Babelomics is a long-term project that started in 2004 with the publication of the FatiGO ( 5 ), which is now a constituent part of the package. Later, different methods (functional enrichment and gene set enrichment methods) along with a number of functional module definitions were assembled as the prototype ( 6 , 7 ) of today's Babelomics project. This project aims to provide the scientific community with an advanced set of tools for the functional profiling of high-throughput transcriptomic, genomic and proteomic data, without renouncing to a user-friendly and intuitive use. As the Functional Genomics node of the Spanish Institute of Bioinformatics (INB, http://www.inab.org ) and being part of the Spanish Network of Cancer (RTICC, http://www.rticcc.org ) and the Network of Centres for Research in Rare Diseases (CIBERER, http://www.ciberer.es ) we have a direct contact with researchers who provided us much of the feedback necessary to make Babelomics a useful tool.
This new version of Babelomics includes new methods and new module definitions of different nature (functional, regulatory, phenotypic, etc.). Also a new tool for the ‘ de novo ’ functional annotation of sequences, the Blast2GO ( 8 ), has been included in the system.
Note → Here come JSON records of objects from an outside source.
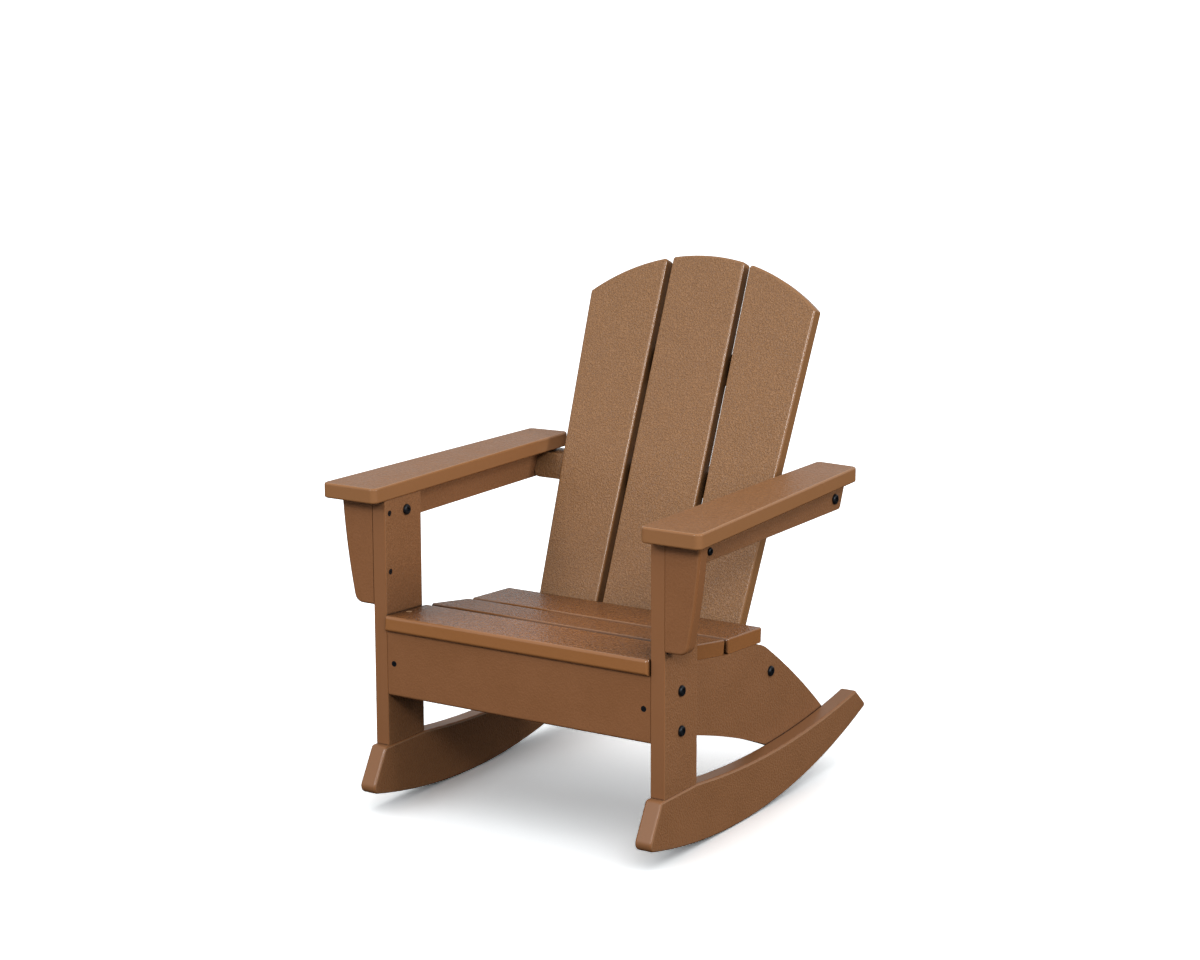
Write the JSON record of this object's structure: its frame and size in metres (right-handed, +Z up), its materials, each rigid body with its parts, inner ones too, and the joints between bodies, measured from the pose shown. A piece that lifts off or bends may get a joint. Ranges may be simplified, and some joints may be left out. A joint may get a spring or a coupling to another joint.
{
  "type": "rocking adirondack chair",
  "caption": "Small rocking Adirondack chair: flat boards with rounded edges, slatted seat and fan back, broad arms on front legs, curved rockers.",
  "frame": {"origin": "on the floor, under the middle of the chair's outer box; the rockers touch the floor 59 mm in front of it", "axes": "+X to the right of someone facing the chair from the front, the seat faces -Y, +Z up; the chair is the same on both sides of the plane X = 0"},
  "size_m": [0.528, 0.5372, 0.6434],
  "materials": {
    "brown_boards": "satin, finely pebbled brown plastic lumber",
    "black_fasteners": "satin black coated steel"
  },
  "bodies": {
    "root": {"rocker_right": "brown_boards", "rocker_left": "brown_boards", "front_leg_right": "brown_boards", "front_leg_left": "brown_boards", "side_panel_right": "brown_boards", "side_panel_left": "brown_boards", "arm_right": "brown_boards", "arm_left": "brown_boards", "arm_rail_right": "brown_boards", "arm_rail_left": "brown_boards", "arm_bracket_right": "brown_boards", "arm_bracket_left": "brown_boards", "front_apron": "brown_boards", "seat_slat_front": "brown_boards", "seat_slat_middle": "brown_boards", "seat_slat_rear": "brown_boards", "back_slat_center": "brown_boards", "back_slat_right": "brown_boards", "back_slat_left": "brown_boards", "upper_back_brace": "brown_boards", "lower_back_brace": "brown_boards", "arm_back_brace": "brown_boards", "leg_bolts": "black_fasteners", "brace_bolts": "black_fasteners", "rail_bolts": "black_fasteners", "bracket_screws": "black_fasteners", "rail_screws": "black_fasteners", "rocker_screws": "black_fasteners", "apron_screws": "black_fasteners", "seat_screws": "black_fasteners", "upper_brace_screws": "black_fasteners", "arm_brace_screws": "black_fasteners", "lower_brace_screws": "black_fasteners"}
  },
  "joints": []
}
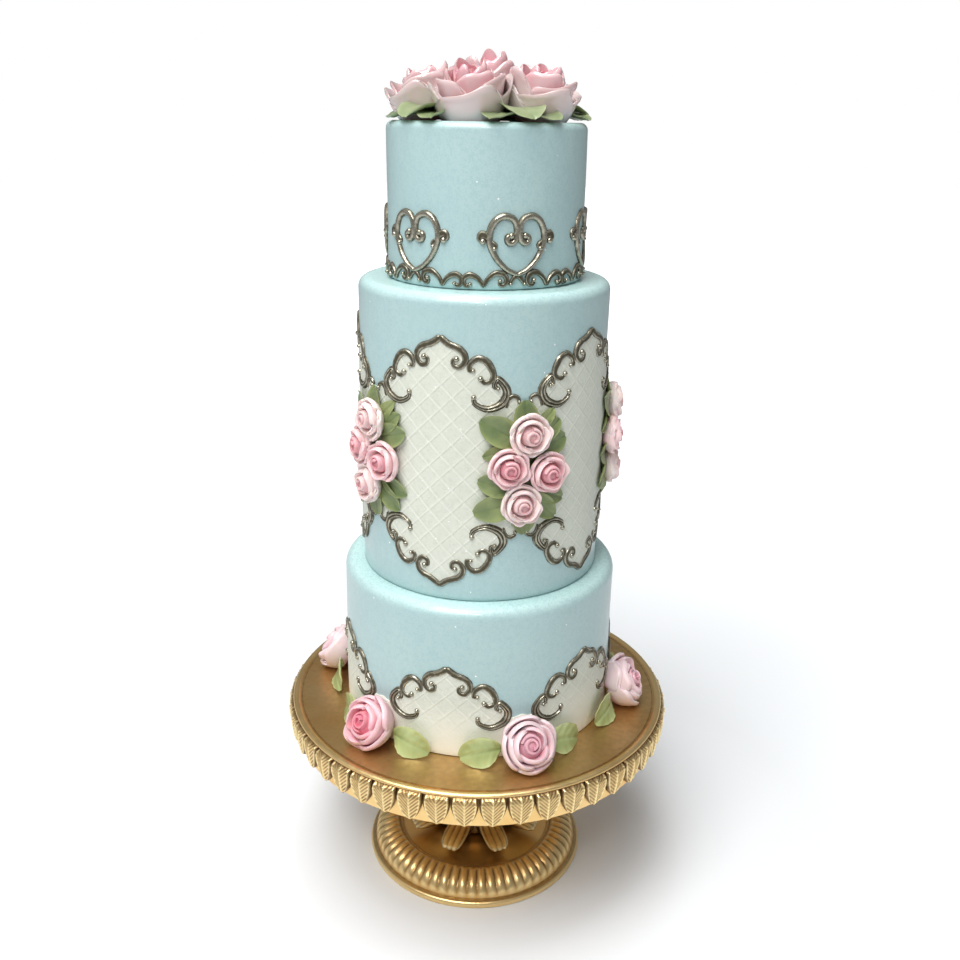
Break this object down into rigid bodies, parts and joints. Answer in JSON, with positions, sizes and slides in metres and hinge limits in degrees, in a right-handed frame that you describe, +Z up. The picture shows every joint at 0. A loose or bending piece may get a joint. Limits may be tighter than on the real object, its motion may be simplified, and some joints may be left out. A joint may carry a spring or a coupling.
{
  "type": "tiered cake",
  "caption": "Tall round three-tier display cake in blue icing with silver scrollwork, quilted white panels and pink roses, on a gold pedestal stand.",
  "frame": {"origin": "middle of the flat underside of the stand's foot", "axes": "+Z up the cake's axis; -Y is the front, where a rose cluster, a heart and a bottom rose are in line"},
  "size_m": [0.1966, 0.1966, 0.4064],
  "materials": {
    "stand_gold": "satin antique gold, darker in the grooves",
    "icing_blue": "satin, finely sanded duck-egg blue with sparse glitter",
    "field_white": "matt off-white, quilted with fine engraved lines",
    "scroll_silver": "champagne silver leaf, glossy on the ridges and dark in the folds",
    "rose_pink": "satin, pink in the middle and pale at the petal rims",
    "rose_gloss": "glazed, pink in the middle and nearly white outside",
    "leaf_green": "semi-gloss sage green with a sunk vein"
  },
  "bodies": {
    "root": {"stand_foot": "stand_gold", "stand_stem": "stand_gold", "stand_plate": "stand_gold", "tier_bottom": "icing_blue", "tier_middle": "icing_blue", "tier_top": "icing_blue", "leaves_middle_1": "leaf_green", "leaves_middle_2": "leaf_green", "leaves_middle_3": "leaf_green", "leaves_middle_4": "leaf_green", "leaves_middle_5": "leaf_green", "leaf_bottom_1_left": "leaf_green", "leaf_bottom_1_right": "leaf_green", "leaf_bottom_2_left": "leaf_green", "leaf_bottom_2_right": "leaf_green", "leaf_bottom_3_left": "leaf_green", "leaf_bottom_3_right": "leaf_green", "leaf_bottom_4_left": "leaf_green", "leaf_bottom_4_right": "leaf_green", "leaf_bottom_5_left": "leaf_green", "leaf_bottom_5_right": "leaf_green", "leaf_bottom_6_left": "leaf_green", "leaf_bottom_6_right": "leaf_green", "leaves_top": "leaf_green", "rose_middle_1_1": "rose_pink", "rose_middle_1_2": "rose_pink", "rose_middle_1_3": "rose_pink", "rose_middle_1_4": "rose_pink", "rose_middle_2_1": "rose_pink", "rose_middle_2_2": "rose_pink", "rose_middle_2_3": "rose_pink", "rose_middle_2_4": "rose_pink", "rose_middle_3_1": "rose_pink", "rose_middle_3_2": "rose_pink", "rose_middle_3_3": "rose_pink", "rose_middle_3_4": "rose_pink", "rose_middle_4_1": "rose_pink", "rose_middle_4_2": "rose_pink", "rose_middle_4_3": "rose_pink", "rose_middle_4_4": "rose_pink", "rose_middle_5_1": "rose_pink", "rose_middle_5_2": "rose_pink", "rose_middle_5_3": "rose_pink", "rose_middle_5_4": "rose_pink", "rose_bottom_1": "rose_pink", "rose_bottom_2": "rose_pink", "rose_bottom_3": "rose_pink", "rose_bottom_4": "rose_pink", "rose_bottom_5": "rose_pink", "rose_bottom_6": "rose_pink", "rose_top_1": "rose_gloss", "rose_top_2": "rose_gloss", "rose_top_3": "rose_gloss", "rose_top_4": "rose_gloss", "rose_top_5": "rose_gloss", "rose_top_centre": "rose_gloss"}
  },
  "joints": []
}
Innovative visualization methods and new interfaces have been implemented in order to improve the presentation of the results, an important aspect in the analysis of genome scale experiments.
Babelomics is running in a high-end cluster with 10 dedicated Intel XEON Quad-Core CPUs at 2.0 GHz (summing up a total of 40 cores) with a large amount of RAM (total 60 GB).
Although there are many alternatives for the functional profiling of high-throughput experiments ( Table 1 ), Babelomics is a widely used tool which offers a combination of features that makes it unique among other similar resources available.
This work was supported by grants from the Centro de Investigación Biomédica en Red de Enfermedades Raras (CIBERER) ISCIII, and projects BIO2005-01078 from the Spanish Ministry of Education and Science and the National Institute of Bioinformatics ( www.inab.org ), a platform of Genoma España. Funding to pay the Open Access publication charges for this article was provided by grant BIO2005-01078 from the Spanish Ministry of Education and Science.
Conflict of interest statement . None declared.